DEBORAH K. SUNDQUIST, Judge

I reluctantly concur with the majority’s affirmance of the compensation judge’s denial of the petitioner’s claim for dependency benefits.  I am compelled to write separately to address the troubling injustices in the application of the Act’s current dependency statute in this case.

First, while the credibility determination in this case cements the compensation judge’s view of the petitioner’s story, another compensation judge may have ruled in her favor.   The petitioner testified that she believed that she was married to the employee.  She and the employee took steps which demonstrate that belief.  They opened a joint bank account, began living together, held themselves out in the community as married, and had a child together, all of which indicate a good faith belief that she was married to the employee.  During the legal process, she was questioned regarding the intimate details of her private life.  The testimony elicited was interpreted as not credible, but could also read as a defensive response to a perceived attack on her respectability given her cultural background.  Further, according to custom, the petitioner did not attend the wedding ceremony.  To expect the petitioner to have knowledge of the legal documentation that was required, completed, or filed with the State of Minnesota regarding the ceremony ignores her limited involvement in that event.   This case highlights the importance of treating all parties with dignity, respect, and cultural awareness within the workers’ compensation system and litigation process.

Second, this case calls attention to the inadequacy of the current dependency statute.  The current dependency statute lists persons who may be eligible to receive benefits, including those so attenuated as a father-in-law or a grandmother.  Minn. Stat. § 176.111, subd. 3.  A spouse and a child are presumed to be dependent.  Id. subd. 1.  Meanwhile, a surviving parent of a deceased employee’s child, who lived with and was dependent upon the employee, is not eligible.  That a parent such as the petitioner has no claim to benefits under the current dependency statute is antithetic to the purpose of the Workers’ Compensation Act.  The dependency statute should be legislatively corrected and modernized to avoid a similar injustice for surviving family members or others who are financially dependent upon a deceased worker in future cases, and provide a means by which an individual can claim and prove actual dependency to demonstrate eligibility for benefits.

Recently, the legislature included an extensive list of relationships in defining “family member” under the Minnesota Paid Leave Law, which went into effect this year.  This law defines “family member,” with respect to an applicant for leave, as a spouse or domestic partner, a child, a parent or legal guardian, a sibling, a grandchild, a grandparent or spouse’s grandparent, a son-in-law or daughter-in-law, and “an individual who has a personal relationship with the applicant that creates an expectation and reliance that the applicant care for the individual without compensation, whether or not the applicant and the individual reside together.”  Minn.
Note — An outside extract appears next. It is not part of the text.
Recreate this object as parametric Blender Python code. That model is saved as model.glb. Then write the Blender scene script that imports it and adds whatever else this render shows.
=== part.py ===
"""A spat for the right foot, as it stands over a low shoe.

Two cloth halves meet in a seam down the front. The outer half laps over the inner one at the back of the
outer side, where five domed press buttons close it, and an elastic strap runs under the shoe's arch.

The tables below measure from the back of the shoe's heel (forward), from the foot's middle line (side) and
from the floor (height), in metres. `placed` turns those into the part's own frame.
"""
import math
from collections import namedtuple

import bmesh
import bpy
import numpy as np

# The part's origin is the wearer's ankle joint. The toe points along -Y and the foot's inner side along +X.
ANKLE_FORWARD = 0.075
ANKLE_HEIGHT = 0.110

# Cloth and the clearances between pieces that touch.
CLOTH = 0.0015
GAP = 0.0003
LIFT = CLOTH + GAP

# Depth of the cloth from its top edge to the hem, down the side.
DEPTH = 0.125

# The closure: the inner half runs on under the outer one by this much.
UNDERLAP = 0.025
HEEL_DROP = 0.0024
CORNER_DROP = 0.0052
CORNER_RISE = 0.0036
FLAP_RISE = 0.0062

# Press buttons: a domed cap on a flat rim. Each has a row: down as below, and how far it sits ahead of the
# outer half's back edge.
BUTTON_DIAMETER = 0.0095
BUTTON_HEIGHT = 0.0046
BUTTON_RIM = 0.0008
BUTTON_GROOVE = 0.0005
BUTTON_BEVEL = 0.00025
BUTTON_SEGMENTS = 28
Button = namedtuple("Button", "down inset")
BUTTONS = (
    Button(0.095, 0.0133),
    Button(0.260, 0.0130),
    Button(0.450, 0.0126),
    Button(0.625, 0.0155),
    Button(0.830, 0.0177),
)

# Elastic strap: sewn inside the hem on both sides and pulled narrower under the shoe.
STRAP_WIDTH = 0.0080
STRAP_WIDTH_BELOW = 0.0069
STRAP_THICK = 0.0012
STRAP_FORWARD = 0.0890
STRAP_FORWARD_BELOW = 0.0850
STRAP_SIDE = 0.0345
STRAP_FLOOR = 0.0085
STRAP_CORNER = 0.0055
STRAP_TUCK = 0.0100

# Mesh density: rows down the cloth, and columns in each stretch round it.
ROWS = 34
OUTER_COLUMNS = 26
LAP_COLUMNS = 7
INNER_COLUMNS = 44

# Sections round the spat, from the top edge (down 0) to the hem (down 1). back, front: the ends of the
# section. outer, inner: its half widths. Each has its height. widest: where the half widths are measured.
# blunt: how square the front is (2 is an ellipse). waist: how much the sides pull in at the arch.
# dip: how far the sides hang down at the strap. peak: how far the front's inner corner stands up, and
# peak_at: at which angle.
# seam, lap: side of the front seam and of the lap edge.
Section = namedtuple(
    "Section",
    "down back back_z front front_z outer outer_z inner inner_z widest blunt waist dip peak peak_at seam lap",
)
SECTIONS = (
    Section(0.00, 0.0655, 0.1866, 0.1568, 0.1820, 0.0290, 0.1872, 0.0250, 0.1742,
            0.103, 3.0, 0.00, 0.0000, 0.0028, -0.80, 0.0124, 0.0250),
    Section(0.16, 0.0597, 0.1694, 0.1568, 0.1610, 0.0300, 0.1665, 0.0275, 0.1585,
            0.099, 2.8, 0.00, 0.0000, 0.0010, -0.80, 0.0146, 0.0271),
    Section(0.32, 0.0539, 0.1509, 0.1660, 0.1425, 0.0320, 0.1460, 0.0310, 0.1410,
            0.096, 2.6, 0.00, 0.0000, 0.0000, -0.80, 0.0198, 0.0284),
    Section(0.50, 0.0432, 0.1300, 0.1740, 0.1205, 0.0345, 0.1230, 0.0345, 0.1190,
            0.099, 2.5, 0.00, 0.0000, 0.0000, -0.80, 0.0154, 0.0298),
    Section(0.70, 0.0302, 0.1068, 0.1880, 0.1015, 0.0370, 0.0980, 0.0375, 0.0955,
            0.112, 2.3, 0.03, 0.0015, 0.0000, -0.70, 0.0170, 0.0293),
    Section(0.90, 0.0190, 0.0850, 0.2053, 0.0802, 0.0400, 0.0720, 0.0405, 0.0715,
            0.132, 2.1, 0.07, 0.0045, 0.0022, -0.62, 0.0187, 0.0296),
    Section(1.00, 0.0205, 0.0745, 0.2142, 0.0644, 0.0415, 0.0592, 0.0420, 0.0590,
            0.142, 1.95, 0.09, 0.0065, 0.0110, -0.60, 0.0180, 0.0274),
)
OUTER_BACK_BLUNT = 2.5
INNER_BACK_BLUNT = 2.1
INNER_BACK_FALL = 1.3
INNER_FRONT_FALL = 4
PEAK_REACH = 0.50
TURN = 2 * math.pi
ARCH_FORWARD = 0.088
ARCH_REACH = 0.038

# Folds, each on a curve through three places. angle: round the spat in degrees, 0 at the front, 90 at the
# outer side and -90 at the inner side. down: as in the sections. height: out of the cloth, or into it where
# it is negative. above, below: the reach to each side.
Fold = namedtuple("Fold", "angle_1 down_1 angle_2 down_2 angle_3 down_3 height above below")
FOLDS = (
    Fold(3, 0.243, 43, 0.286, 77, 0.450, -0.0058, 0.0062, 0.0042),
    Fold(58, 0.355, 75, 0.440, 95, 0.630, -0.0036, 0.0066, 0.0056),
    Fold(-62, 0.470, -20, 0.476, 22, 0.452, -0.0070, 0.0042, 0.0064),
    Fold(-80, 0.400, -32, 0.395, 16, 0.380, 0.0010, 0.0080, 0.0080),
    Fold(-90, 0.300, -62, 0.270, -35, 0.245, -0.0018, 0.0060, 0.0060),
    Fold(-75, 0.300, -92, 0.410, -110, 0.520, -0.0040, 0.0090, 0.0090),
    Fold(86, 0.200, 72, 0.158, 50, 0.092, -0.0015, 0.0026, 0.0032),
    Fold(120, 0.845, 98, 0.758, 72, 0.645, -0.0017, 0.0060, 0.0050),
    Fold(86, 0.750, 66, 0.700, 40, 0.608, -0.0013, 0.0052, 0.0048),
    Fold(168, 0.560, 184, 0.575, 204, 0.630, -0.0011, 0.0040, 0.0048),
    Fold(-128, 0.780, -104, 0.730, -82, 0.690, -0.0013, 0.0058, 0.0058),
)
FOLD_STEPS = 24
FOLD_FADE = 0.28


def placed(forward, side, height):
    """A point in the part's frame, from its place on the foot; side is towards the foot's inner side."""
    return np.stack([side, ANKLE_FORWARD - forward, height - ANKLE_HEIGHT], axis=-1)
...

Stat. § 268B.01, subd. 23(a).  Were the Act similarly inclusive in determining eligibility for dependency benefits, the petitioner and other individuals who were wholly or partially dependent on a deceased employee would not bear the detrimental economic consequences resulting from a work-related death.



[1] On February 8, 2023, an employment contract was produced that indicated the employee was an at-will employee as of October 2018.  It was not until May 21, 2025, that Bashka conceded the employment relationship.  On March 8, 2024, at a mediation between the parties, text messages were disclosed which further discredited the independent contractor defense.  Capital did not admit liability until June 11, 2025.
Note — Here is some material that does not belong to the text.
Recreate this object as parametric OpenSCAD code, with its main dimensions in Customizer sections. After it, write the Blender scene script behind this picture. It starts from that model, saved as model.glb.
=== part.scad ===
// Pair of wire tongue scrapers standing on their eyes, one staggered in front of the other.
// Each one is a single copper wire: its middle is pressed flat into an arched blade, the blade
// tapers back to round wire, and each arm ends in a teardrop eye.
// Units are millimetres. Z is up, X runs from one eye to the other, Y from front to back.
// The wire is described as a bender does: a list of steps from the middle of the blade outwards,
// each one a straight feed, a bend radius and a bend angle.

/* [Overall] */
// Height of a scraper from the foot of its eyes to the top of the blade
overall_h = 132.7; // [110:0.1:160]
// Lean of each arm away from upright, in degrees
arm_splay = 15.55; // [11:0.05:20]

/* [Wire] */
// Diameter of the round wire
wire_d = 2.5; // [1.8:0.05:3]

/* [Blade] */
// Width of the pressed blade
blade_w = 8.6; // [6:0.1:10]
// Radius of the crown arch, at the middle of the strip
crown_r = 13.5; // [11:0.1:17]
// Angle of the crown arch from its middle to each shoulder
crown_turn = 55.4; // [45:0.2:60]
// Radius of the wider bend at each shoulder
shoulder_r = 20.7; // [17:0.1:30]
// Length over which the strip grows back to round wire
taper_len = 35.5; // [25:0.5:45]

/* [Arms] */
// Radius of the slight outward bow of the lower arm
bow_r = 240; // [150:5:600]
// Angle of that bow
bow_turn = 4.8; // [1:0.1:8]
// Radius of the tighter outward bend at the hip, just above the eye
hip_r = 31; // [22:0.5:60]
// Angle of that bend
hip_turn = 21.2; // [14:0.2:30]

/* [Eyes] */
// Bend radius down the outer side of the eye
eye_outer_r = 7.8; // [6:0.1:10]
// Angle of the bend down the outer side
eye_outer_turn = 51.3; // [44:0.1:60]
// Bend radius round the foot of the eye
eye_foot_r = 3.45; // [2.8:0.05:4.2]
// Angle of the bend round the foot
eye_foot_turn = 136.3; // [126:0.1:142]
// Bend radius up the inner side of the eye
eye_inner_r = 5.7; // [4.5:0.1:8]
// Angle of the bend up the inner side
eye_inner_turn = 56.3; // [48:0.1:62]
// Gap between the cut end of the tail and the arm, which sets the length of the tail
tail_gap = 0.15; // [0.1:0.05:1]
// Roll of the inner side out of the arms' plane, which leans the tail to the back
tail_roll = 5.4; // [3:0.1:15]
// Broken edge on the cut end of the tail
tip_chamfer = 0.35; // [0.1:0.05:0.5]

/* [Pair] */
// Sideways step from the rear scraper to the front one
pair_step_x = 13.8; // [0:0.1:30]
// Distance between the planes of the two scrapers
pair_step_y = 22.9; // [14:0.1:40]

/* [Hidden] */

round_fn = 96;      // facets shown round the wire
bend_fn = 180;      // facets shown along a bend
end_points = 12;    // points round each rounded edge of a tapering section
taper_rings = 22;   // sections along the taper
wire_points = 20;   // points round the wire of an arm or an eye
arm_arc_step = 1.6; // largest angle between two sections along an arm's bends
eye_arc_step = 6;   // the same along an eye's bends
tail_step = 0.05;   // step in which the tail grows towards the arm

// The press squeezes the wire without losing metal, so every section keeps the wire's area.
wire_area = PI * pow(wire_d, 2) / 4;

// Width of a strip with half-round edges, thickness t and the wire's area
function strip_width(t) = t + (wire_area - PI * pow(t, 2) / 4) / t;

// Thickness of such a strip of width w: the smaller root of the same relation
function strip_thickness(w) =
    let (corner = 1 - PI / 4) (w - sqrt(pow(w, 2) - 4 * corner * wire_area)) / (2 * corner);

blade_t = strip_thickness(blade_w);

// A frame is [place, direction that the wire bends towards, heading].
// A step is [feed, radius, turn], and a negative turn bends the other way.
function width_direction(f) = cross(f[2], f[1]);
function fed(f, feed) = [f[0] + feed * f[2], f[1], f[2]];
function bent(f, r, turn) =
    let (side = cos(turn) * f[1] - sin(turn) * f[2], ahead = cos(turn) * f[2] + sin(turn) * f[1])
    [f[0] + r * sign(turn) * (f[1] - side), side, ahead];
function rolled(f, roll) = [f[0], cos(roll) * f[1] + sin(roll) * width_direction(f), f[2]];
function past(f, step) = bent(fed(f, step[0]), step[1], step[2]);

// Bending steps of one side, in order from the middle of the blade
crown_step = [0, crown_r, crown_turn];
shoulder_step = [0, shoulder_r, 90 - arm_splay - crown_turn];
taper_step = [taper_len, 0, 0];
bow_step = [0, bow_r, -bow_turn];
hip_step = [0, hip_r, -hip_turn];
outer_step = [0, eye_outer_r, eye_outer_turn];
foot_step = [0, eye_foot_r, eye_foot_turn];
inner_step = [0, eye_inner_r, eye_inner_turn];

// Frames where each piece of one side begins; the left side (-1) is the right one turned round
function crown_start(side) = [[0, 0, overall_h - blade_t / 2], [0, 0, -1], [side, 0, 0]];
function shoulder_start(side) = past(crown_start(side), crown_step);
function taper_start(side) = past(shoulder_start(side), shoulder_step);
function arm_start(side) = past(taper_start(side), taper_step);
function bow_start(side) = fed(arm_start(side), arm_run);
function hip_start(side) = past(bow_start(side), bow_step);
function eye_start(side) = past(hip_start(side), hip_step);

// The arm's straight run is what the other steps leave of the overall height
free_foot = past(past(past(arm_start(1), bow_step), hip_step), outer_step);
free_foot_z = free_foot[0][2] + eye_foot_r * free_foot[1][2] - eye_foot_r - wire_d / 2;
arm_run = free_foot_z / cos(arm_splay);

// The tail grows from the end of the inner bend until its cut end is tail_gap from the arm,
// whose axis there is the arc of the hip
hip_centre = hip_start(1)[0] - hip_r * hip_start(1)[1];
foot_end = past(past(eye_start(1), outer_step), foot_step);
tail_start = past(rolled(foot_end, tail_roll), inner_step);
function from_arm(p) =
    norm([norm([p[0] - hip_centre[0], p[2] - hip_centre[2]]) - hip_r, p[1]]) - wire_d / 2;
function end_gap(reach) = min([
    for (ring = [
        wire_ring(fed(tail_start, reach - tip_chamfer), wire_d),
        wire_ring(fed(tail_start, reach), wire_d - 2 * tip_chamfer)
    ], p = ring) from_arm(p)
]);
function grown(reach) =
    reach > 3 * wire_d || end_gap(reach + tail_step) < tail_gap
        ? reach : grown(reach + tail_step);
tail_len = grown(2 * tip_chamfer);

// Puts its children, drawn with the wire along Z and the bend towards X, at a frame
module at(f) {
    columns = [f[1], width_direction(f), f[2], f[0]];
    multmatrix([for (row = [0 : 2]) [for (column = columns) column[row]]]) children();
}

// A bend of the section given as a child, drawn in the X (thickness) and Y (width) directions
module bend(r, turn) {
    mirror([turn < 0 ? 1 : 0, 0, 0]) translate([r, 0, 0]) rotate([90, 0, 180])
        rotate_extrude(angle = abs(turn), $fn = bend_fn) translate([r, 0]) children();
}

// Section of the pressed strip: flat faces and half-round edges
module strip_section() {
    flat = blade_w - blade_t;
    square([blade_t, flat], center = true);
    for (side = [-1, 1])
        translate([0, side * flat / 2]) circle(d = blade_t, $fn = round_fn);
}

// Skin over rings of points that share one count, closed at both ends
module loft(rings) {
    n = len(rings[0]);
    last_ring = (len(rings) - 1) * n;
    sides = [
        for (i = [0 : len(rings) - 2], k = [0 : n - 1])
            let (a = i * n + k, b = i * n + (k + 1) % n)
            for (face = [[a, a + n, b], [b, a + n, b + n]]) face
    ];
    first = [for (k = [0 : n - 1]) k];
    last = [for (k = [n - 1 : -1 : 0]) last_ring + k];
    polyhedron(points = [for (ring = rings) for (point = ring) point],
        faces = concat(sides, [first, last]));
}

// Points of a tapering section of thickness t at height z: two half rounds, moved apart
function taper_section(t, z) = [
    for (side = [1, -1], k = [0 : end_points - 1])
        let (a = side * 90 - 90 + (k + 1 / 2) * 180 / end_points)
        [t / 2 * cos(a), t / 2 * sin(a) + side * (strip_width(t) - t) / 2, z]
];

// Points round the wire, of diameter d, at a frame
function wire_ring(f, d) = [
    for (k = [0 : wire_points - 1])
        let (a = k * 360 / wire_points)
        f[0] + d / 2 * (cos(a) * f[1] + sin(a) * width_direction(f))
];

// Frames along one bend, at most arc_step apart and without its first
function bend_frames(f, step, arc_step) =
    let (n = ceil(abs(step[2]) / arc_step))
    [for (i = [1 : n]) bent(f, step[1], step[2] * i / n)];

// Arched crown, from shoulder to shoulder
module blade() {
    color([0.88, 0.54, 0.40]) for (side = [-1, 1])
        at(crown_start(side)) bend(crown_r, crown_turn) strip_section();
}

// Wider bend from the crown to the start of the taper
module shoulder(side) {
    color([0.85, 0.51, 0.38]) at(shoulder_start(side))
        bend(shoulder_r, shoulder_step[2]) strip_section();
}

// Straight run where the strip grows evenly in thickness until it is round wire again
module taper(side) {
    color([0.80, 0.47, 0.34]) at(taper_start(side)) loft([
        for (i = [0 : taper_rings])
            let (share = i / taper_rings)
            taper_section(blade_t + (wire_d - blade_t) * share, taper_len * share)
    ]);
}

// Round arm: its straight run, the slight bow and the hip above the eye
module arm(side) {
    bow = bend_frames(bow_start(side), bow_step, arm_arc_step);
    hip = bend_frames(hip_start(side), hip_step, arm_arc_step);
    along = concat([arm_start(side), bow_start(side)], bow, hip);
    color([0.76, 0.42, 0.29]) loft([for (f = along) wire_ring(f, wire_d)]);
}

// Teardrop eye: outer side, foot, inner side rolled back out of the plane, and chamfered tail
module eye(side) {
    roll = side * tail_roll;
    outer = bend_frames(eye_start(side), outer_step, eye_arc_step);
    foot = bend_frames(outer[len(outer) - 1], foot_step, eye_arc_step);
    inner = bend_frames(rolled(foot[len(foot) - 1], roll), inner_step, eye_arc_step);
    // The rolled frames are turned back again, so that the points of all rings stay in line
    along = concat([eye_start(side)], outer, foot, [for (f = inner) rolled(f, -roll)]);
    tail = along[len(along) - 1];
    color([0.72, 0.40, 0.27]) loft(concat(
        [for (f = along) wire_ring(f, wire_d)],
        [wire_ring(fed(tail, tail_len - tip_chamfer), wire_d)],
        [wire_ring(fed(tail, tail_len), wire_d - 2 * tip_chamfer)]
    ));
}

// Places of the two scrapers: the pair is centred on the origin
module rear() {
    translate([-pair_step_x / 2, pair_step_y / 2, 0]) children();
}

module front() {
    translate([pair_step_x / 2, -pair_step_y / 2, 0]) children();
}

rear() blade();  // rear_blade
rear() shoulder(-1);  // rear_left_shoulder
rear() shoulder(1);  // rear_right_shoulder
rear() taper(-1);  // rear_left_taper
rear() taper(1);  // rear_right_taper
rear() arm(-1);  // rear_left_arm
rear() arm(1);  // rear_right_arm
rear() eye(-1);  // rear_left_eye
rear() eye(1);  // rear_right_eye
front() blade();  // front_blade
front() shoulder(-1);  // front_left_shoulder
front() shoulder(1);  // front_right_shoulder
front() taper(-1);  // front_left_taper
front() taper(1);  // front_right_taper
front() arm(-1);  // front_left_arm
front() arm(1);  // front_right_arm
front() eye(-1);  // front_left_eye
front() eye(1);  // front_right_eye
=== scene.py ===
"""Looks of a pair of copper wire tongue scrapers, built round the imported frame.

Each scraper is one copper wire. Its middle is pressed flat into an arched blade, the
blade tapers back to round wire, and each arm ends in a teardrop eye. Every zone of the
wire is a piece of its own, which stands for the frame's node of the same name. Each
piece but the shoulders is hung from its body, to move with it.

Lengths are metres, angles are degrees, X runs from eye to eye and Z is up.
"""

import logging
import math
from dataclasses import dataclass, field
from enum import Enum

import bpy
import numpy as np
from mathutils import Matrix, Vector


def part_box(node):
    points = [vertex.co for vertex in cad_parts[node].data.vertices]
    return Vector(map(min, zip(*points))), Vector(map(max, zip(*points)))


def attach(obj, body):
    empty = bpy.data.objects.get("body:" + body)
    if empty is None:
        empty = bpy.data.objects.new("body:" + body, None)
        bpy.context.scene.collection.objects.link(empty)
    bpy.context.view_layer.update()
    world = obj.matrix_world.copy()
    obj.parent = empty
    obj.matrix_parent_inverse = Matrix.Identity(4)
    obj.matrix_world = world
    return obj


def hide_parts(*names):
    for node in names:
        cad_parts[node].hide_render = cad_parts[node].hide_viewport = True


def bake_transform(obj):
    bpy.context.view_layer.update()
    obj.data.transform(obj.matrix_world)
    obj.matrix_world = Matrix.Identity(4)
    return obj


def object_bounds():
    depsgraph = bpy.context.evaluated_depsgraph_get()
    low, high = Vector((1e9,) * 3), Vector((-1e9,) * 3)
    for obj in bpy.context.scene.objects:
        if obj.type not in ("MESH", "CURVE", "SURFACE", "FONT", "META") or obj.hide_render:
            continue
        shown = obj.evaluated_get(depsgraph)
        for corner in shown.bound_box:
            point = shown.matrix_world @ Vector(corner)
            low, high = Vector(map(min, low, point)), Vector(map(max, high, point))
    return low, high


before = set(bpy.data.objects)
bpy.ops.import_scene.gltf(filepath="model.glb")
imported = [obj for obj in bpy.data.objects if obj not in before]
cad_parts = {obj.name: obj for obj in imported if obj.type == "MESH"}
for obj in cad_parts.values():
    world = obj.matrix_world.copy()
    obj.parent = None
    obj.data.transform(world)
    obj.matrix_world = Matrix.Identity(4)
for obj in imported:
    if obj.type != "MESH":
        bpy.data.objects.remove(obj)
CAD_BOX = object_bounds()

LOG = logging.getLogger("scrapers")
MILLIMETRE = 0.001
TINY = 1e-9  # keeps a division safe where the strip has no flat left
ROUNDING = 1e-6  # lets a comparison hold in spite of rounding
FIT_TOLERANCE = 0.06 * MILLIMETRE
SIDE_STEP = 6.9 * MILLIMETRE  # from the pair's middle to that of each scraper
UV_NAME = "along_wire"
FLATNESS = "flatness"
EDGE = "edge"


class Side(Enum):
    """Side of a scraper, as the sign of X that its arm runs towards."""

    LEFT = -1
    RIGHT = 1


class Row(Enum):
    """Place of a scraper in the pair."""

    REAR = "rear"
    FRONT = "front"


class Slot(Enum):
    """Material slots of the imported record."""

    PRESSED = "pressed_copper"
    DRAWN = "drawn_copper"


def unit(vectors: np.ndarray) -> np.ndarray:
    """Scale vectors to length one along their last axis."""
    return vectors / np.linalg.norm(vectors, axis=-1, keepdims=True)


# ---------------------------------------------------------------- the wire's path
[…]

[2] In its respondent’s brief, the Special Compensation Fund argued to this court that Minn. Stat. § 518.055 should not apply in the workers’ compensation context.  We disagree.  See Johnson v. Comm’r of Rev., 1979 WL 1142 (Minn. Tax Ct. Nov. 26, 1979) (where inheritance tax statute did not define spouse, tax court applied putative spouse statutory definition).  However, we acknowledge that should an individual have putative spouse status and be eligible for dependency benefits under Minn. Stat. § 176.111, the provisions conflict as to when those benefits would cease.  Benefits would either cease at the time when spousal benefits end under Minn. Stat. § 176.111, or at the time when the putative spouse learned he or she was not legally married as set forth in Minn. Stat. § 518.055.  In light of our decision here, we need not reach this issue.

[3] See Xiong v. Xiong, 800 N.W.2d 187 (Minn. Ct. App. 2011).  The evidence shows that the petitioner has met the first two elements.

[4] It is the unique function of the trier of fact to assess witness credibility.  Even v. Kraft, Inc., 445 N.W.2d 831, 42 W.C.D. 220 (Minn. 1989).  It is not the role of this court to re-evaluate the credibility and probative value of a witness’s testimony or to choose different inferences than those of the compensation judge.  Krotzer v. Browning-Ferris/Woodlake Sanitation Serv., 459 N.W.2d 509, 43 W.C.D. 254 (Minn. 1990).

[5] The authority of this court “is limited to reviewing the record as submitted to the compensation judge.”  Sharp v. Great N. Oil Co., slip op. (W.C.C.A. Dec. 13, 1990).

[6] It is unclear whether a good faith belief that a religious or cultural marriage is a valid legal marriage, without any steps taken to secure a legal marriage, sufficient under the putative spouse statute.  If the putative spouse statute requires evidence of a good faith belief in a legally valid marriage that turned out to be incorrect due to a technical failure in obtaining and filing of a marriage certificate, then the petitioner’s claim may have failed anyway, despite any good faith belief in a cultural or religious marriage.  In light of our decision here, we need not reach this issue.

[7] The concurring opinion makes a compelling argument that this case highlights an inadequacy in the Act’s definition and treatment of persons wholly or partially dependent upon a deceased employee.  We agree the Act merits revision.

[8] In further support of her claim for penalties, the appellant claimed sanctions against Bashka and Capital, citing 49 C.F.R. § 390.5 within the Federal Motor Carrier Safety Regulations.  The compensation judge declined to consider the applicability of this provision.  On appeal, the appellant asserts that Bashka and Capital failed to produce additional documents during discovery regarding the alleged employment relationship and unjustly denied an employment relationship with the employee contrary to the independent contractor definitions contained in the provision, which should have been reflected in the compensation judge’s award of penalties and further sanctions.  We disagree.  For reasons set forth above, the penalty amount imposed by the compensation judge, as well as his denial of further sanctions, was within his discretion and is affirmed.